E il vaccino che è arrivato per primo è anche quello sviluppato con la tecnologia più innovativa, quella a RNA messaggero (mRNA) che codifica la proteina chiave di SARS-CoV-2, l’ormai nota Spike, il grimaldello con cui il virus riesce ad aprire i recettori Ace 2, ampiamente presenti nelle vie respiratorie e nei tessuti, e ad entrare così nelle cellule per iniziare la replicazione. Si tratta dello stesso meccanismo che è alla base del vaccino sviluppato da Moderna e al quale la Food and Drug Administration statunitense dovrebbe dare il via libera proprio in queste ore. L’idea è quella di stimolare il nostro organismo a produrre una risposta immunitaria proprio attraverso la proteina Spike, che senza la parte restante del virus è innocua: in questo modo se in futuro la persona vaccinata dovesse incontrare SARS-CoV-2 avrebbe già in dotazione gli anticorpi necessari a riconoscere la Spike e a eliminare il patogeno.
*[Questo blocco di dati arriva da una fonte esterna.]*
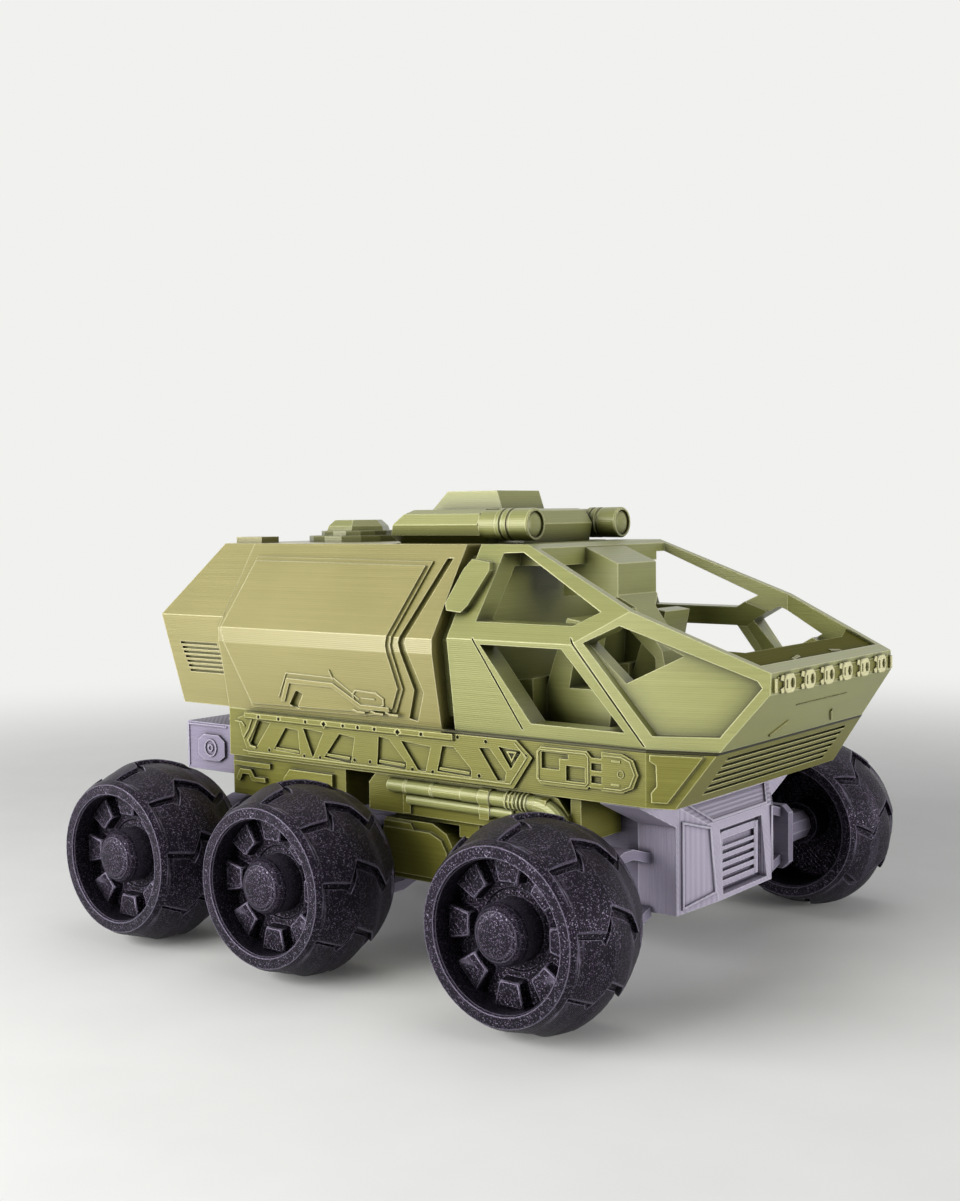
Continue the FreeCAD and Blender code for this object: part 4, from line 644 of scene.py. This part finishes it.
for pad in range(PADS):
    around = Matrix.Rotation(pad * math.tau / PADS, 3, "Y")
    block = []
    for near, width in ((10.6, 6.0), (16.4, 9.4)):
        for side in (-0.5, 0.5):
            for y, taper, shift in ((DISC - PAD_PROUD, PAD_TAPER, 0.4), (DISC + 0.5, 1, 0)):
                corner = Vector((side * width * taper, y, near + shift))
                block.append(mesh.verts.new(around @ corner))
    hull = bmesh.ops.convex_hull(mesh, input=block)
    faces = [part for part in hull["geom"] if isinstance(part, bmesh.types.BMFace)]
    edges = list({edge for face in faces for edge in face.edges})
    bmesh.ops.bevel(mesh, geom=edges, offset=0.3, segments=1, affect="EDGES")
right_hub = finish_mesh(mesh, "glitter_hub")

# Glitter PLA: near-black and satin, laid in layers across the axle, with purple in the thick of it.
black, tree, shader = printed("glitter_pla_printed_black", ("#0A0D0D", "#1B1420", "#8C8498", "#020202"),
                              0.4, 0.5, "Y", sheen=0.25, nook=5)
# the flakes are drawn 0.22 mm across, so that they show: some catch purple and some silver
FLAKE = 0.22 * MM
DULL = 0.76  # share of the flakes that catch no light
place = add(tree, "TexCoord").outputs["Object"]
flakes = add(tree, "TexVoronoi", {"Vector": place}, Scale=1 / FLAKE)
chance = add(tree, "SeparateColor", {0: flakes.outputs["Color"]})
caught = add(tree, "MapRange", {"Value": chance.outputs["Red"]}, From_Min=DULL, From_Max=1.0)
hue = add(tree, "ValToRGB", {"Fac": chance.outputs["Green"]})
for stop, shade in zip(hue.color_ramp.elements, ("#56465F", "#706C78")):
    stop.color = linear(shade)
under = shader.inputs["Base Color"].links[0].from_socket
over = add(tree, "Mix", {"Factor": caught.outputs[0], "A": under, "B": hue.outputs["Color"]},
           data_type="RGBA")
tree.links.new(over.outputs["Result"], shader.inputs["Base Color"])
tree.links.new(caught.outputs[0], shader.inputs["Metallic"])
tilt = add(tree, "Bump", {"Height": chance.outputs["Blue"],
                          "Normal": shader.inputs["Normal"].links[0].from_socket},
           Strength=0.5, Distance=0.12 * MM)
tree.links.new(tilt.outputs[0], shader.inputs["Normal"])
for data in (right_tyre, right_hub):
    data.materials.append(black)

# the left wheels mirror the right ones, and each pair of pieces rides on its wheel's body
meshes = {("tyre", "right"): right_tyre, ("tyre", "left"): mirrored(right_tyre, "glitter_tyre_left"),
          ("hub", "right"): right_hub, ("hub", "left"): mirrored(right_hub, "glitter_hub_left")}
for corner in CORNERS:
    low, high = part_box(f"tyre_{corner}")
    side = corner.split("_")[1]
    for piece in ("tyre", "hub"):
        wheel = bpy.data.objects.new(f"{piece}_printed_{corner}", meshes[piece, side])
        scene.collection.objects.link(wheel)
        wheel.location = (low + high) / 2
        wheel.location.z = low.z + CROWN * MM
        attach(wheel, f"wheel_{corner}")
        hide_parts(f"{piece}_{corner}")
Grazie all’RNA messaggero il nostro organismo sarà quindi in grado di costruire un efficace meccanismo di difesa senza aver mai visto il virus. E per quanto riguarda gli effetti collaterali che possono far seguito alla somministrazione del vaccino “i più comuni sono il dolore e l’arrossamento nel sito dell’inoculo, dove viene fatta l’iniezione. Inoltre circa il 16% dei pazienti al di sotto dei 55 anni sviluppa febbre, ma questo rialzo della temperatura scompare nel giro di un paio di giorni. In generale gli effetti collaterali che possono fare seguito alla prima dose sono più leggeri perché il sistema immunitario non è ancora molto attivo. Quando eseguiamo il richiamo, che serve ad attivare bene il sistema immunitario, emergono più frequentemente quei sintomi che tipicamente sviluppiamo quando abbiamo un’infezione, come la febbre o il senso di stanchezza.
Non è ancora noto quale sia stata la componente che ha provocato la reazione allergica e quindi per sicurezza l’autorità britannica ha raccomandato di non vaccinare più le persone che hanno un episodio storico di anafilassi sistemica e che di solito sono allergiche ai farmaci. Anche negli Stati Uniti, dopo l’avvio della campagna di vaccinazione, è stata registrata una grave reazione allergica. È accaduto in Alaska a un’operatrice sanitaria che, secondo quanto riportano i media statunitensi, non aveva mai avuto problemi simili in passato. La donna, che ha trascorso una notte in terapia intensiva e adesso è in buone condizioni, non riceverà la seconda dose del trattamento. Sulla persistenza della protezione non è invece ancora possibile avere delle risposte e un altro interrogativo ancora aperto riguarda la capacità del vaccino di proteggere anche dalla trasmissione del virus. Sulla questione il ‘Wall Street Journal’ riporta che il vaccino di Moderna, basato sulla stessa tecnologia a RNA messaggero, sembra capace di bloccare anche le infezioni asintomatiche.